__The exercise__
Exactly the lines from the one with "phono_barrels();" to the one with "if obj.type not", both included, are to be printed again; leave out the rest.

__Entries supplied__
--- --- ---
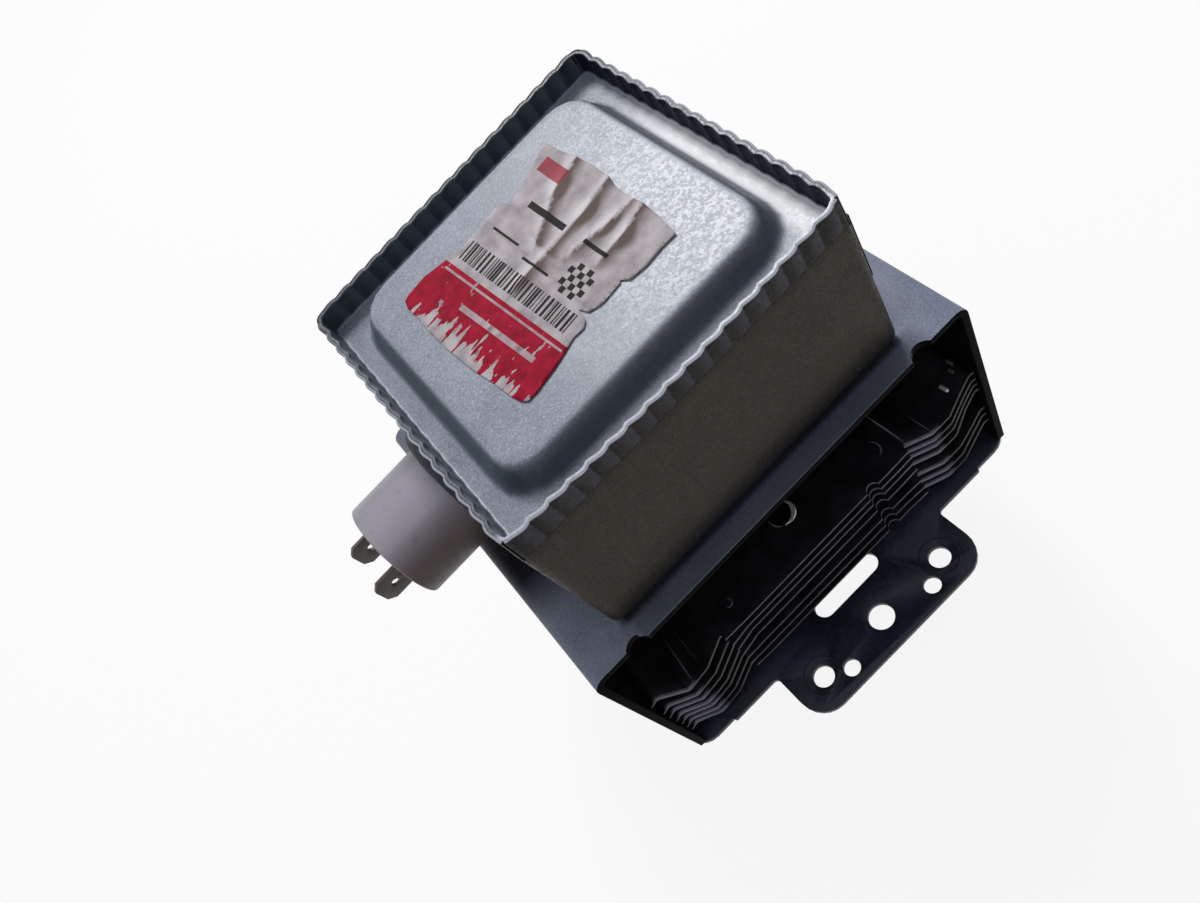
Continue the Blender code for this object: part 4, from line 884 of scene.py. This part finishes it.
--- --- ---
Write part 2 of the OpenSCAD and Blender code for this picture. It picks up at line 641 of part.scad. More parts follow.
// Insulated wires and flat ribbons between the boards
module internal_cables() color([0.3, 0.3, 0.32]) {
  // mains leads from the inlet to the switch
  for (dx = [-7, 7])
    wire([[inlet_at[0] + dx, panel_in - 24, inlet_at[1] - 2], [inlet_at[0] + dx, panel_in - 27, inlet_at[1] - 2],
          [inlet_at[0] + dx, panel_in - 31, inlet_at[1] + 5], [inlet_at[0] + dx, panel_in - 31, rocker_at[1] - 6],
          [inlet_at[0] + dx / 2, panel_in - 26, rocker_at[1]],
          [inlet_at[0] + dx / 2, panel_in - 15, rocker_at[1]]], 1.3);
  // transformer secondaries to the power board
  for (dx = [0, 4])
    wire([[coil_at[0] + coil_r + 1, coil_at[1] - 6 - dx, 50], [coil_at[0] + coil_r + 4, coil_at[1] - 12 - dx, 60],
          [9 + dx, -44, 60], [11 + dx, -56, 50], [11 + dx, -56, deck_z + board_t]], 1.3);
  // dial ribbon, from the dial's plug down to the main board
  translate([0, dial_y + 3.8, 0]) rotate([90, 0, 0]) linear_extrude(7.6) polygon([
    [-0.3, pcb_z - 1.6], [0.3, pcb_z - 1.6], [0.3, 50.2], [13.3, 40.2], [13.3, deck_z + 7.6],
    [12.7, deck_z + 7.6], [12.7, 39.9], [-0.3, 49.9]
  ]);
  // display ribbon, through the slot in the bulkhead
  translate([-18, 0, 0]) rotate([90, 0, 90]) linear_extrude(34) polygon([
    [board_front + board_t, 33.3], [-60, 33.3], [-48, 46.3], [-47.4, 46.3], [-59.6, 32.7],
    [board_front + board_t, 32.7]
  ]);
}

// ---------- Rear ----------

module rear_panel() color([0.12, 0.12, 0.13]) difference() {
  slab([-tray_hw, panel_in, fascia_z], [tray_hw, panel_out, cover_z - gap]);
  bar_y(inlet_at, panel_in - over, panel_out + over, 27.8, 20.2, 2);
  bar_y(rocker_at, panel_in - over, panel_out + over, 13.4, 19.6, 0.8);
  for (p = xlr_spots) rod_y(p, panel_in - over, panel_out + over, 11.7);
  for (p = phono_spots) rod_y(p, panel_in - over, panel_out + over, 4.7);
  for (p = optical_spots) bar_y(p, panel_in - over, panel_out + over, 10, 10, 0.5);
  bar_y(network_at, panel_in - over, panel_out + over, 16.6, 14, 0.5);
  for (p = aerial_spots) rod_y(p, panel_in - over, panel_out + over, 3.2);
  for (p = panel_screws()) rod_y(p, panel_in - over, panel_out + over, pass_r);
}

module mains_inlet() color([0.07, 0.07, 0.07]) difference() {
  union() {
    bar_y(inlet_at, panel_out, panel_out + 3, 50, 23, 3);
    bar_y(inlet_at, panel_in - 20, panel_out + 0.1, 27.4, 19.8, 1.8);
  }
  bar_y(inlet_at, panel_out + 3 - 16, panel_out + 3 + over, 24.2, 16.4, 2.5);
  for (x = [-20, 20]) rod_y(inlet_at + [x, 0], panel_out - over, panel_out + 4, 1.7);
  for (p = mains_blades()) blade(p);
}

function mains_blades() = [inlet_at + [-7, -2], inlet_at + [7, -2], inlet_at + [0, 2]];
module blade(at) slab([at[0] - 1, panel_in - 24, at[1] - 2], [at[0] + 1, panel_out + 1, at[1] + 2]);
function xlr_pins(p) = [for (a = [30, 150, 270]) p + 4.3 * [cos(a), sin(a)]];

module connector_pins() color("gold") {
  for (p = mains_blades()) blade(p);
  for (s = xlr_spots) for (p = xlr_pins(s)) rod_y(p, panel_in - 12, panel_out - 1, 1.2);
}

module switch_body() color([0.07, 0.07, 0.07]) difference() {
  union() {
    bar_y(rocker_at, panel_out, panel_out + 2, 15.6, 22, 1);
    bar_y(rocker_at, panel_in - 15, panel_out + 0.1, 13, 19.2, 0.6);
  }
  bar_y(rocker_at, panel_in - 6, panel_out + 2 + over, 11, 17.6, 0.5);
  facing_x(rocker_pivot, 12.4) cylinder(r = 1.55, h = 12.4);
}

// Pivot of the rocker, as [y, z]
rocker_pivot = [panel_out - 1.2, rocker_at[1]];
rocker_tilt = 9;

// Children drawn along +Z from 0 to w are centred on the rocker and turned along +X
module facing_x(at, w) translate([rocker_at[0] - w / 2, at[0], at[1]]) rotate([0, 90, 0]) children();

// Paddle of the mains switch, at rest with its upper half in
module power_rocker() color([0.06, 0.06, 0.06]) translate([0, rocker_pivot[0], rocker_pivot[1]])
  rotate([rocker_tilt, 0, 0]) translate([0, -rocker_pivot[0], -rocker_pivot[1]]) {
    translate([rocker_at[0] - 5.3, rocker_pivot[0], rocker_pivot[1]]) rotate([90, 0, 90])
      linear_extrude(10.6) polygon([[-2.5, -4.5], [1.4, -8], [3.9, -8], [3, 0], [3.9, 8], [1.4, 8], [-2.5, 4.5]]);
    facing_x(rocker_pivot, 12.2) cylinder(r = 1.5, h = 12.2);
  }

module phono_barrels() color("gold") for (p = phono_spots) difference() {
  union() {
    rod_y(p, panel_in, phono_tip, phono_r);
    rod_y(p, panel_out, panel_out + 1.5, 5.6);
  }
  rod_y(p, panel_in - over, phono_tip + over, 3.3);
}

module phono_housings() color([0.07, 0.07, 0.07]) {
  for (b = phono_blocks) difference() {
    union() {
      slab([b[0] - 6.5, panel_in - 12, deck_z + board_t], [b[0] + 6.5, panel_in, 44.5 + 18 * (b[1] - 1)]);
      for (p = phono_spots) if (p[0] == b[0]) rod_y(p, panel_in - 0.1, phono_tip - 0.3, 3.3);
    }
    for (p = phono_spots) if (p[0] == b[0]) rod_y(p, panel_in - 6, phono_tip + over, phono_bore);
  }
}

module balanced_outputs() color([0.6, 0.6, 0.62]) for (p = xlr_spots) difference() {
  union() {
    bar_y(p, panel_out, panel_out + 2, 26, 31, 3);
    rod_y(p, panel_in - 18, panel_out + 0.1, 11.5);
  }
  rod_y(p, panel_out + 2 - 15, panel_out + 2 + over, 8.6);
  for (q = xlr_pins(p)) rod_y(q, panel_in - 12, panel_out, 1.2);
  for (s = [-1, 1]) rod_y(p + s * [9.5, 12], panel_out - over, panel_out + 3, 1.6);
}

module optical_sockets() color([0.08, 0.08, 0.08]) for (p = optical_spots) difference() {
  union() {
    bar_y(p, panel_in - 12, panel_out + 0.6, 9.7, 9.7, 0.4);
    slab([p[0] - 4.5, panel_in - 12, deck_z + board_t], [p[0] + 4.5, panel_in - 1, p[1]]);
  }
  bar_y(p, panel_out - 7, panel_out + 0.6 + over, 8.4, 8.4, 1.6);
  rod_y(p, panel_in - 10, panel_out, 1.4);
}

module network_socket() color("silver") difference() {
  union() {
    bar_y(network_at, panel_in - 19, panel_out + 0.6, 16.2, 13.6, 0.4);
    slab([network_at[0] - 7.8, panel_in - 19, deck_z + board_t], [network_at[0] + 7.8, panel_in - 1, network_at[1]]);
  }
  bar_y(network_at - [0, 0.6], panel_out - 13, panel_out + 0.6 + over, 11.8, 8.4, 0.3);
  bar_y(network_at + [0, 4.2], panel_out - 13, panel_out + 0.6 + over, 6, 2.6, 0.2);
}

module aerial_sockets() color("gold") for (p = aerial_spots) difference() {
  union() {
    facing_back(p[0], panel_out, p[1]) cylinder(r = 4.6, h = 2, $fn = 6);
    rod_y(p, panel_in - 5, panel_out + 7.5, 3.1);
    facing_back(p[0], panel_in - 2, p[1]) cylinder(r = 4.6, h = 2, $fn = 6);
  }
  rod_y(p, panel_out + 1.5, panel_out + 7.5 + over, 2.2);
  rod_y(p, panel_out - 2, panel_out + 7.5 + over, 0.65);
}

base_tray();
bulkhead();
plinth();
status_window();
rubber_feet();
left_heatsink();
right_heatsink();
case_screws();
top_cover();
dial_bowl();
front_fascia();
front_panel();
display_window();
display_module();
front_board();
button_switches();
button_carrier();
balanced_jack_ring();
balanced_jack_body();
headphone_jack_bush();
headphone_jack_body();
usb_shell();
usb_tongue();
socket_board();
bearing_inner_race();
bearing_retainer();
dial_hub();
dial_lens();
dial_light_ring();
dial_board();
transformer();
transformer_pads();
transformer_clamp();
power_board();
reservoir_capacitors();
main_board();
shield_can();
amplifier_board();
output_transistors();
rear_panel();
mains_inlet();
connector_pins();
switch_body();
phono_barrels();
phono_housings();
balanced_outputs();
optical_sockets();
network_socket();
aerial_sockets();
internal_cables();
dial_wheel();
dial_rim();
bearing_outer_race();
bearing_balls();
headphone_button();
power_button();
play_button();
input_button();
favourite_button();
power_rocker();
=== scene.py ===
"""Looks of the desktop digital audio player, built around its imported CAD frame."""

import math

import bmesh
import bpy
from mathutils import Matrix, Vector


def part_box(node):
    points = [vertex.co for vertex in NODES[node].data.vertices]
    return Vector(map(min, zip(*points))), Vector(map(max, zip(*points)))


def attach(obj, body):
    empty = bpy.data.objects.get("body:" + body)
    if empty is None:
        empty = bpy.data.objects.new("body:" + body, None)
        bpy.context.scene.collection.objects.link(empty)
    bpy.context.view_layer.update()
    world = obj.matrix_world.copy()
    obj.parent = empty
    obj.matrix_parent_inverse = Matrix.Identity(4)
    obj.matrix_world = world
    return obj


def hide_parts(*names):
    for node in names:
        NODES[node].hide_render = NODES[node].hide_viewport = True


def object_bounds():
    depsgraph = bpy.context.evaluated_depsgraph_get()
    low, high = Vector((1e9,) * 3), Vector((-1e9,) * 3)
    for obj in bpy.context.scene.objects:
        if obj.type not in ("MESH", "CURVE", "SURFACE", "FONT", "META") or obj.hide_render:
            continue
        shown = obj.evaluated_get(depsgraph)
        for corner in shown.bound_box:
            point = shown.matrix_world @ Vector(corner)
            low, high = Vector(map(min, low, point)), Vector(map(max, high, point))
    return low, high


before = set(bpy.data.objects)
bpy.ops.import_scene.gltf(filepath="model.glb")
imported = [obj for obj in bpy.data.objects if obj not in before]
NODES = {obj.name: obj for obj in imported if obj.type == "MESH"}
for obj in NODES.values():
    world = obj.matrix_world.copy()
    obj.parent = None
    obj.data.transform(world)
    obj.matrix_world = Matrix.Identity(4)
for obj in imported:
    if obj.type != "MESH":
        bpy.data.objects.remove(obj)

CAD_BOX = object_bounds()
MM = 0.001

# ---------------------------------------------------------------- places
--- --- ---
__Exercise output__
phono_barrels();
phono_housings();
balanced_outputs();
optical_sockets();
network_socket();
aerial_sockets();
internal_cables();
dial_wheel();
dial_rim();
bearing_outer_race();
bearing_balls();
headphone_button();
power_button();
play_button();
input_button();
favourite_button();
power_rocker();
=== scene.py ===
"""Looks of the desktop digital audio player, built around its imported CAD frame."""

import math

import bmesh
import bpy
from mathutils import Matrix, Vector


def part_box(node):
    points = [vertex.co for vertex in NODES[node].data.vertices]
    return Vector(map(min, zip(*points))), Vector(map(max, zip(*points)))


def attach(obj, body):
    empty = bpy.data.objects.get("body:" + body)
    if empty is None:
        empty = bpy.data.objects.new("body:" + body, None)
        bpy.context.scene.collection.objects.link(empty)
    bpy.context.view_layer.update()
    world = obj.matrix_world.copy()
    obj.parent = empty
    obj.matrix_parent_inverse = Matrix.Identity(4)
    obj.matrix_world = world
    return obj


def hide_parts(*names):
    for node in names:
        NODES[node].hide_render = NODES[node].hide_viewport = True


def object_bounds():
    depsgraph = bpy.context.evaluated_depsgraph_get()
    low, high = Vector((1e9,) * 3), Vector((-1e9,) * 3)
    for obj in bpy.context.scene.objects:
        if obj.type not in ("MESH", "CURVE", "SURFACE", "FONT", "META") or obj.hide_render:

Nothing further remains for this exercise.